D’entrée de jeu, que penser d’un film comme Annihilation? Quête déroutante de quatre femmes scientifiques qui pénètrent une inquiétante zone (extra-terrestre?) d’où une escouade de militaires n’est pas revenue (l’un des militaires en question étant le mari d’une des femmes, jouée par Natalie Portman), le film se mue progressivement en un récit hybride à mi-chemin entre le survival science-fictionnel et le conte d’anticipation métaphysique. Annihilation est le rejeton (légitime ou pas, on s’en moque) de John Carpenter et d’Andreï Tarkovski. Du maître de l’horreur américain, il conserve la paranoïa profonde quant au devenir du genre humain, paranoïa très lovecraftienne, et un goût certain pour le suspense entrecoupé de scènes d’action et d’horreur graphique. Du grand poète russe, il retient une certaine lenteur, lenteur marquée par l’indécision et par des personnages en perte de repères physiques et moraux, ainsi qu’un indéniable sentiment de tristesse. Tout cela est rehaussé par une bande sonore aux atmosphères extrêmement travaillées et par des effets spéciaux d’une qualité qui laisse pantois.

 

Au fond, que nous dit Annihilation? Le film tout entier n’est que le reflet de l’angoisse provoquée par la perte des repères traditionnels au sein des sociétés occidentales. Un détail frappe, soit l’absence quasi-totale de personnages masculins blancs, y compris dans la figuration. Ce même mâle blanc que Deleuze identifiait comme centre de référence il n’y a pas si longtemps, et qui désormais se voit renvoyé aux temps anciens, comme s’il était déjà mort. Dans l’intrigue, le groupe de femmes (trois blanches, deux noires) est mis en parallèle dans le présent avec le groupe d’Asiatiques qui ont recueilli Natalie Portman à sa sortie de la « zone », et dans le passé antérieur avec l’escouade militaire (surtout des blancs) dont ne subsiste plus que des traces sur vidéo.
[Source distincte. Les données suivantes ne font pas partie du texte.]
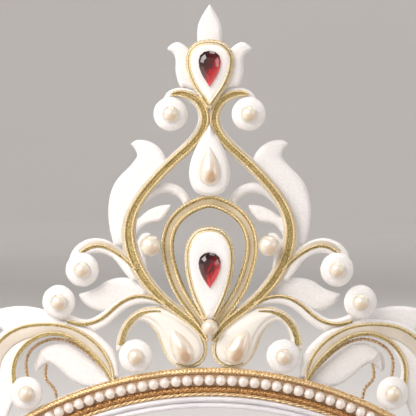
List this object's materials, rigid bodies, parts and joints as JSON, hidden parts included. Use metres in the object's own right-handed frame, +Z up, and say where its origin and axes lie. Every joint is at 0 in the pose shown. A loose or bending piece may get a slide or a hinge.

Cette disparition du mâle blanc cède donc la place au métissage, l’origine mixte des protagonistes trouvant son écho dans la flore de la « zone », laquelle a pour déroutante particularité d’hybrider d’elle-même les différentes espèces de vivants (animaux, végétaux, etc.), ce qui ne manque pas de dérouter les personnages du film. Car qu’on la déplore ou qu’on s’en réjouisse, cette mise au rancart du mâle blanc a pour corollaire immédiat une crise identitaire palpable, car comment se définir lorsque le référent de base s’efface soudainement? C’est ce qui ressort de l’intrigue d’Annihilation, où le personnage de Natalie Portman devra lutter pour sauvegarder son intégrité physique et psychologique face aux créatures de la « zone » qui, au fil du récit, tenteront de la vampiriser, de s’approprier son corps et ses gestes après s’être approprié l’homme de sa vie. La structure du film épouse parfaitement cette idée d’hybridation en optant pour un montage alterné qui mélange les différentes temporalités narratives.

 

Au premier regard, Annihilation est un film qui risque d’en rébuter certains. En revanche, il mérite d’être expérimenté dans sa durée, il mérite qu’on ne s’arrête pas à l’impression première pour pouvoir comprendre le message à la fois complexe et stimulant qu’il livre in fine. Ce faisant, il se situe au carrefour du cinéma d’auteur le plus pointu et du cinéma de genre le plus assumé, ce qui mérite un profond respect.